Итак, Берлин, горизонт которого заволакивали тучи, обратился к потенциалу национализма в многонациональной Российской империи. Известный ренегат российской социал-демократии Гельфанд в исследовании, подготовленном в марте 1915 года, определил активизацию украинского национализма как главное орудие раскола Российской империи. Наиболее привлекательным стало видеться отделение от России ее кровной сестры Украины, второй по величине и значимости части страны. Бетман-Гольвег и Ягов, начиная с 1915 года, стали использовать украинский национализм, направляя усилия из Бухареста, Константинополя и Берна. Они твердо полагали, что выделение Украины лишит Россию статуса мировой державы.

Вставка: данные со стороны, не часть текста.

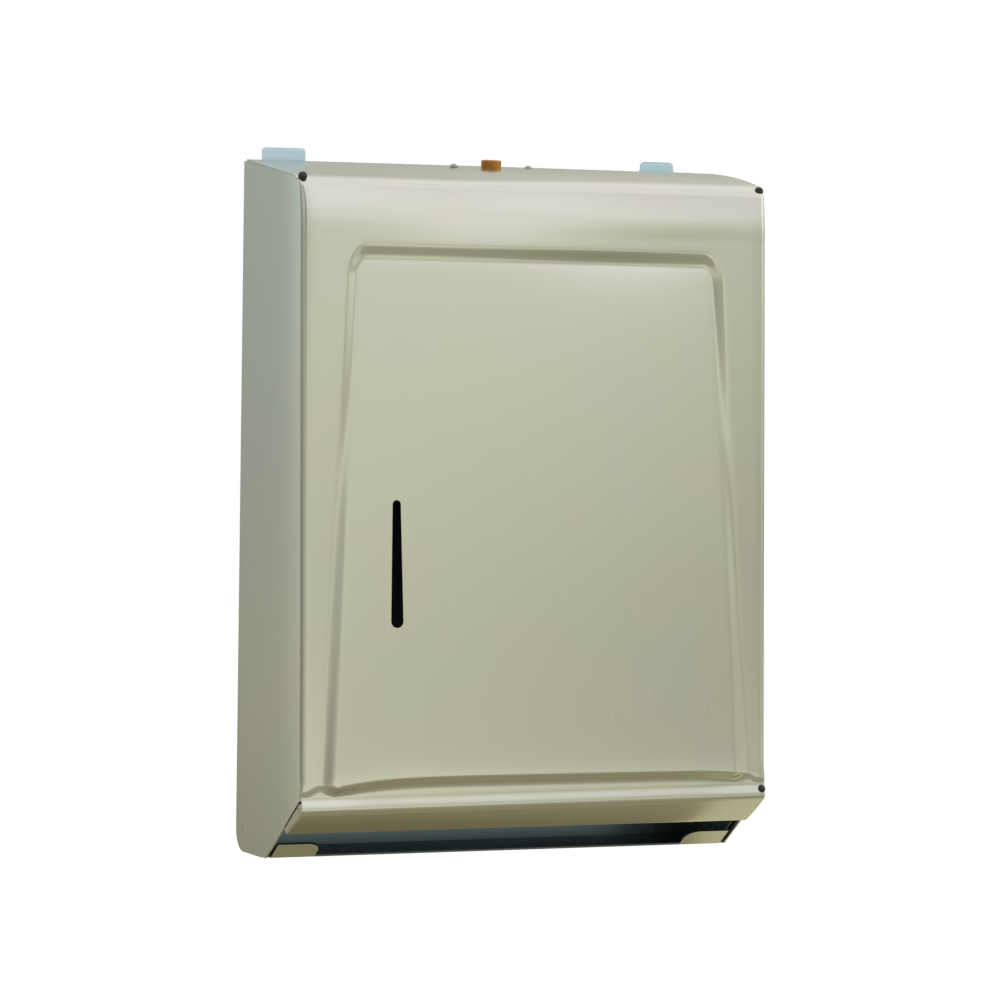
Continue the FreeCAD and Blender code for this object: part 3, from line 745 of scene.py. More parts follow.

С началом военных действий группа украинских националистов создала под руководством германского генерального консула во Львове Хайнце «Лигу освобождения Украины». Германия стала оказывать этой Лиге постоянную финансовую помощь. Украинские крестьяне получали написанные в педантичном германском стиле описания того, сколь великой была Украина во времена гетманов. Сепаратисты подсказывали немцам, что нужно сосредоточиться на земельном вопросе, а не на полусказках о прежнем величии. Отделения Лиги работали под прикрытием германских посольств в Константинополе и Бухаресте, откуда агенты засылались в Одессу и другие черноморские порты. На немецком языке была создана целая библиотека литературы о значении Украины и ее экономических возможностях. Такие деятели кайзеровской Германии как Пауль Рорбах и Альберт Баллин стали во главе «украинской партии» среди немцев, утверждая, что в Киеве лежит ключ к общеевропейской победе Германии. Геополитики в Берлине обратили свое внимание и на другие регионы великой евразийской державы. С немецкой методичностью были предприняты усилия по стимулированию прежде не проявлявшего себя сепаратизма Закавказья и Средней Азии. Срочно мобилизовывались представители различных национальностей Российской империи, застигнутые войной в Центральной Европе. Именно в это время в Константинополе был создан фонд, целью которого было поднять против России Грузию.